Below is the data. Give it again, complete and exact.

[Begin]

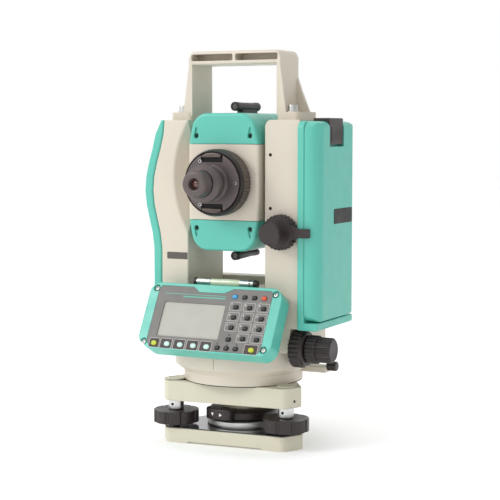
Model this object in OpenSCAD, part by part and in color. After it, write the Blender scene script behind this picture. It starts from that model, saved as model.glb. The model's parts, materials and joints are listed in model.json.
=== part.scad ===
// Surveying total station: levelling base, turning alidade with two standards,
// telescope on a trunnion axle, keyboard, battery pack and carrying handle.
// Millimetres, +Z up. The origin is on the vertical axis, on the surface that
// the base stands on. The keyboard and the eyepiece face -Y, the battery is on +X.

/* [Alidade] */
// Clear width between the two standards
fork_w = 76; // [74:1:92]
// Depth of the standards, front to back
standard_d = 68; // [58:1:82]
// Height of the trunnion axis above the lower housing
axis_rise = 147; // [140:1:177]
// Height from the trunnion axis to the top of the standards
standard_head = 54; // [45:1:65]
// Width of the front face of the right standard
right_standard_w = 32.5; // [27:0.5:39]
// Wall thickness of the cast standards
cast_wall = 4; // [3:0.5:5]
// Radius of the round lower housing
drum_r = 61.5; // [58:0.5:66]

/* [Telescope] */
// Side gap between the telescope and each standard
tel_gap = 4; // [3:0.5:6]
// Front of the telescope body, ahead of the trunnion axis
tel_front = 40; // [34:1:46]
// Back of the telescope body, behind the trunnion axis
tel_back = 42; // [35:1:48]
// Half height of the middle body between the two covers
tel_mid_h = 33; // [30:0.5:36]
// Half height over both covers
tel_half_h = 60; // [50:1:66]
// Radius of the focusing ring
focus_r = 29; // [23:0.5:31]
// Reach of the eyepiece ahead of the trunnion axis
eye_reach = 93; // [88:1:98]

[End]

Answer to the task:
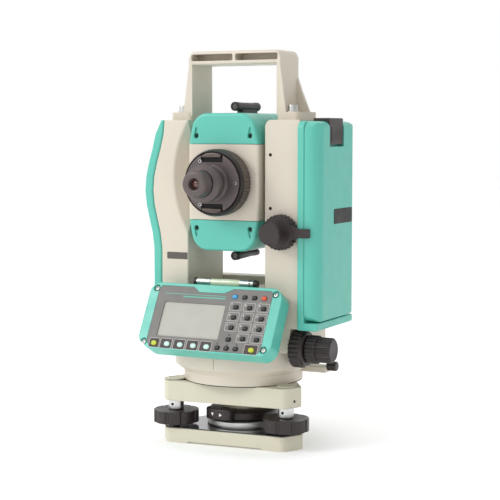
Model this object in OpenSCAD, part by part and in color. After it, write the Blender scene script behind this picture. It starts from that model, saved as model.glb. The model's parts, materials and joints are listed in model.json.
=== part.scad ===
// Surveying total station: levelling base, turning alidade with two standards,
// telescope on a trunnion axle, keyboard, battery pack and carrying handle.
// Millimetres, +Z up. The origin is on the vertical axis, on the surface that
// the base stands on. The keyboard and the eyepiece face -Y, the battery is on +X.

/* [Alidade] */
// Clear width between the two standards
fork_w = 76; // [74:1:92]
// Depth of the standards, front to back
standard_d = 68; // [58:1:82]
// Height of the trunnion axis above the lower housing
axis_rise = 147; // [140:1:177]
// Height from the trunnion axis to the top of the standards
standard_head = 54; // [45:1:65]
// Width of the front face of the right standard
right_standard_w = 32.5; // [27:0.5:39]
// Wall thickness of the cast standards
cast_wall = 4; // [3:0.5:5]
// Radius of the round lower housing
drum_r = 61.5; // [58:0.5:66]

/* [Telescope] */
// Side gap between the telescope and each standard
tel_gap = 4; // [3:0.5:6]
// Front of the telescope body, ahead of the trunnion axis
tel_front = 40; // [34:1:46]
// Back of the telescope body, behind the trunnion axis
tel_back = 42; // [35:1:48]
// Half height of the middle body between the two covers
tel_mid_h = 33; // [30:0.5:36]
// Half height over both covers
tel_half_h = 60; // [50:1:66]
// Radius of the focusing ring
focus_r = 29; // [23:0.5:31]
// Reach of the eyepiece ahead of the trunnion axis
eye_reach = 93; // [88:1:98]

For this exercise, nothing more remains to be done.